Gordon’s influence was so great, that he is acclaimed as “The Father of American Dry Fly Fishing.” Some of his original fly patterns are still in use, and just as effective in our Cascades as they were in New York’s Catskills, where Godson did most of his fishing. A Catskill style of fly tying, especially of mayfly imitations, continues to the present day and can be traced directly to Theodore Gordon’s tying bench. Since Gordon’s time, there have been many innovations in fly tying, mainly in the use of newly developed materials, or emphasis on techniques to produce certain desirable effects. In some cases, new materials have led to new types of flies, a material enabling the tyer to make his artificial in a way not possible or extremely difficult with materials previously available. Similarly, flyfishing methods have been influenced by the use of new materials and designs of rods, reels, lines, and leaders. These new fishing methods always seem to call for new fly patterns. The dry fly vs. wet fly controversy of 1900 has been complicated by men fishing artificials in lakes and streams at every depth from top to bottom.

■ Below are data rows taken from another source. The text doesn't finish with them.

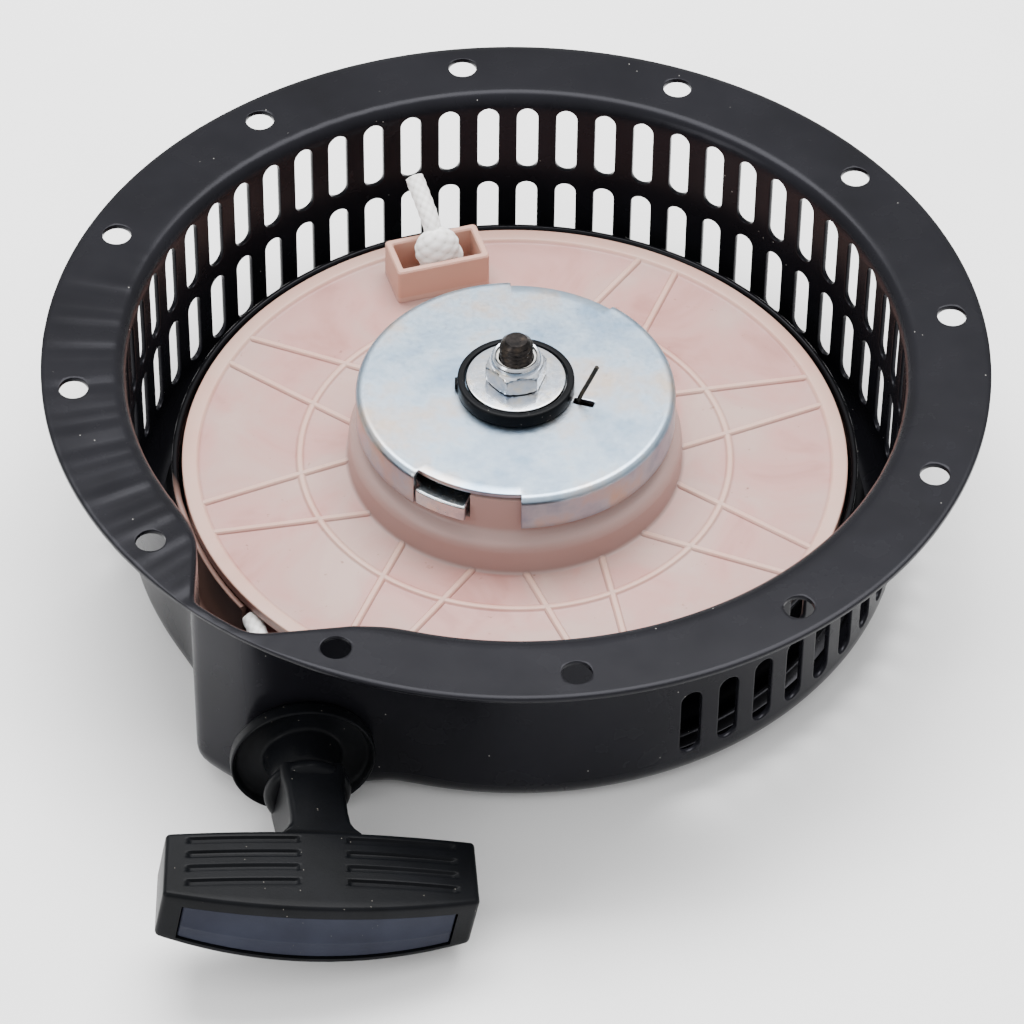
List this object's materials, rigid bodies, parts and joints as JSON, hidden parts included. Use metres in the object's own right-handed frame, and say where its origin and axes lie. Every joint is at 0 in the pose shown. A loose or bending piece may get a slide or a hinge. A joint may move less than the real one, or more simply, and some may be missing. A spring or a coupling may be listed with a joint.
{
  "type": "recoil starter",
  "caption": "Recoil starter for a small engine: slotted flanged housing, spring-loaded rope reel with pawls under a friction plate, and a T handle on a pull rope",
  "frame": {"origin": "centre of the housing's closed face, on the shaft line, in the plane the unit rests on when laid face down", "axes": "+Z along the shaft from the closed face towards the flange and the engine, +Y horizontal and away from the pull handle, +X to the right seen from the flange side"},
  "size_m": [0.2249, 0.2631, 0.0609],
  "materials": {
    "black_paint": "semi-gloss black paint on pressed steel",
    "guard_paint": "gloss black paint",
    "pink_nylon": "satin moulded nylon, mottled pink",
    "zinc_plate": "bluish zinc plating on pressed sheet",
    "bright_zinc": "bright zinc plating",
    "dark_steel": "blackened spring steel",
    "sintered_steel": "sintered steel",
    "white_rope": "braided nylon cord",
    "black_plastic": "satin black moulding",
    "cap_plastic": "satin blue-grey moulding",
    "white_nylon": "white nylon"
  },
  "bodies": {
    "case": {"housing": "black_paint", "rope_guard": "guard_paint", "centre_post": "dark_steel", "mainspring": "dark_steel", "rope_run": "white_rope", "rope_guide": "black_plastic", "guide_retainer": "dark_steel", "friction_ring": "black_plastic", "wave_washer": "bright_zinc", "top_washer": "bright_zinc", "lock_nut": "bright_zinc", "nut_insert": "white_nylon"},
    "reel_body": {"reel": "pink_nylon", "rope_winding": "white_rope", "rope_knot": "white_rope", "spring_cover": "zinc_plate", "pawl_pin_a": "bright_zinc", "pawl_pin_b": "bright_zinc"},
    "plate_body": {"friction_plate": "zinc_plate", "return_spring": "dark_steel"},
    "pawl_a_body": {"pawl_a": "sintered_steel"},
    "pawl_b_body": {"pawl_b": "sintered_steel"},
    "handle": {"handle_grip": "black_plastic", "handle_cap": "cap_plastic", "handle_rope": "white_rope", "handle_knot": "white_rope", "knot_washer": "bright_zinc"}
  },
  "joints": [
    {"name": "reel_spin", "type": "hinge", "parent": "case", "child": "reel_body", "pos_m": [0, 0, 0.03], "axis": [0, 0, 1], "range_deg": [0, 1080]},
    {"name": "handle_pull", "type": "slide", "parent": "case", "child": "handle", "axis": [0.1392, -0.9903, 0], "range_m": [0, 1.281]},
    {"name": "plate_turn", "type": "hinge", "parent": "reel_body", "child": "plate_body", "pos_m": [0, 0, 0.044], "axis": [0, 0, 1], "range_deg": [-19, 0]},
    {"name": "pawl_a_swing", "type": "hinge", "parent": "reel_body", "child": "pawl_a_body", "pos_m": [-0.02705, -0.00725, 0.038], "axis": [0, 0, 1], "range_deg": [-13, 0]},
    {"name": "pawl_b_swing", "type": "hinge", "parent": "reel_body", "child": "pawl_b_body", "pos_m": [0.02705, 0.00725, 0.038], "axis": [0, 0, 1], "range_deg": [-13, 0]}
  ],
  "couplings": [
    {"joint": "handle_pull", "follows": "reel_spin", "m_per_rad": 0.0679},
    {"joint": "pawl_a_swing", "follows": "plate_turn", "ratio": 0.68},
    {"joint": "pawl_b_swing", "follows": "plate_turn", "ratio": 0.68}
  ]
}
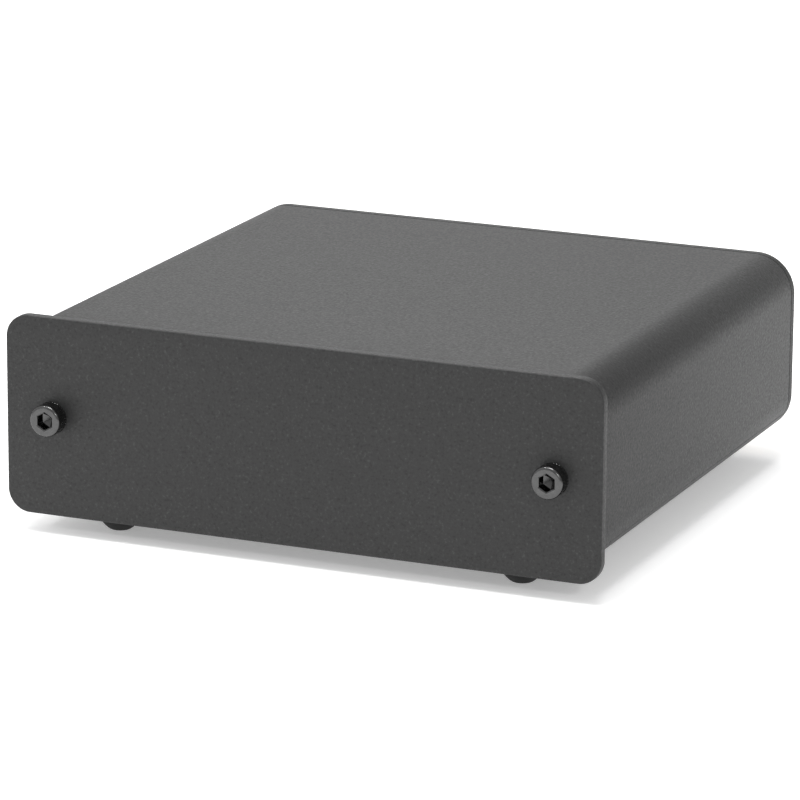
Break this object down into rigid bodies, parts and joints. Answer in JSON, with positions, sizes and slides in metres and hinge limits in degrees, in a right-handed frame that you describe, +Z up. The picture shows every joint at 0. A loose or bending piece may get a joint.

The modern artificial fly that we see on sale is the product of a professional tyer, but unless he is employed full-time by a large tackle company, or sells large numbers of flies at the wholesale level, tying flies is a part-time activity that provides only a small part of his income. Many professional tyers are housewives, retired persons, students, and people who are seasonally employed, usually working out of their own homes. The flies they tie are sold to wholesalers, retailers, or directly to fishermen, and are generally of average quality. The true professional, who derives all or most of his living from fly tying, usually produces a superior product and has often built a reputation on a particular pattern or style of tying high-quality fishcatchers. There is a point where skill, talent, and craft combine to become art; the very best tyros are considered masters of the art of fly tying, and deservedly so. All of them tied thousands of flies before gaining recognition in the field. The master, or even a true professional fly tyer may be considered a rare breed, but one that will always be with us, as long as there are free-rising fish in the streams.